No! With the jar upside down?? Stanley's mom does it in the objectively most efficient way. Do it under hot running water, jar angled but right side up, turn it round and round. Tap tap tap.
And beer bottle caps: open with a key.
Wine corks in the absence of a corkscrew: ice pick. Sharp stabby stabby motion. Desperation helps.
Next?
For wine bottles, gently but firmly pushing the cork into the bottle with the handle of a wooden spoon is damn near foolproof. Slight tilt over the sink if you are worried about spillage.
70 is entirely correct. I used to do that all the time, until I realized 70.
Beer bottle caps now I mostly open with a lighter or equivalent.
65. come over here and take that tone, McGratten!
You might desire to distinguish between fat as in fleshy but strong, and fat as in genuinely lardy. But I've been in a few fights (more wrestling than punching, one genuine, others for funsies), and endurance was a real issue. Fights are hella tiring, even when you're in shape.
The word "pook" is identical in Mongolian and English. Amazing but true. Maybe in Russian and Japanese too.
I meant to specify those few fights as being with fat dudes.

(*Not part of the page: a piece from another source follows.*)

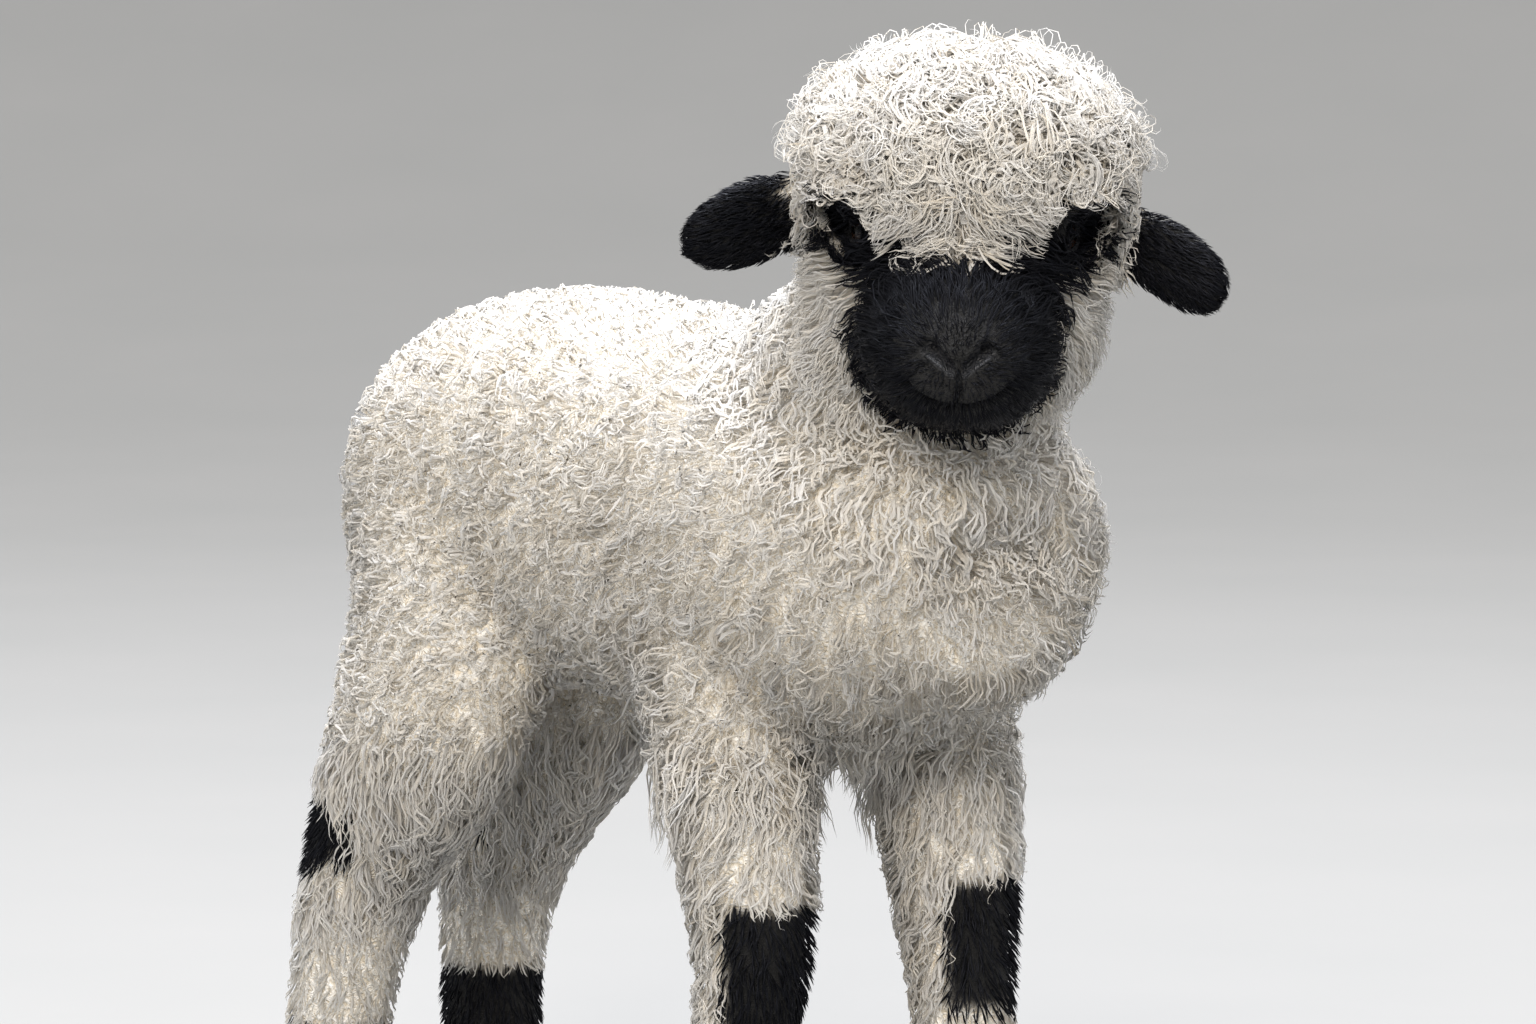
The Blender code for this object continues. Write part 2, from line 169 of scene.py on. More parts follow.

I've found that lying on top of a smaller opponent can provide an excellent opportunity to catch your breath.
let's find the connection between opening bottles and fighting fat people. At high enough temperatures, there's a unifying law governing both of these behaviors.
between 10E-37 and 10E-35 seconds after the big bang, in fact, there was no distinction between the two
A fat dude told me that his secret was leaning on the other guy. He expended no energy and the other guy wore out.
He was a liar and a braggart, but what he said had its plausibility. It depended on getting close and latching on right at the beginning, and probably being able to take a few punches at the beginning.
Free kuzushi! That might work in boxing, where throws aren't allowed, but it seems like a very bad strategy in a real fight. But, I haven't been in a real fight since middle school, so I might be full of shit.
Weight used to be my strategy in newaza, where you're both crawling over each other anyway. Apply enough weight, and the clever methods to get out of locks get a lot harder.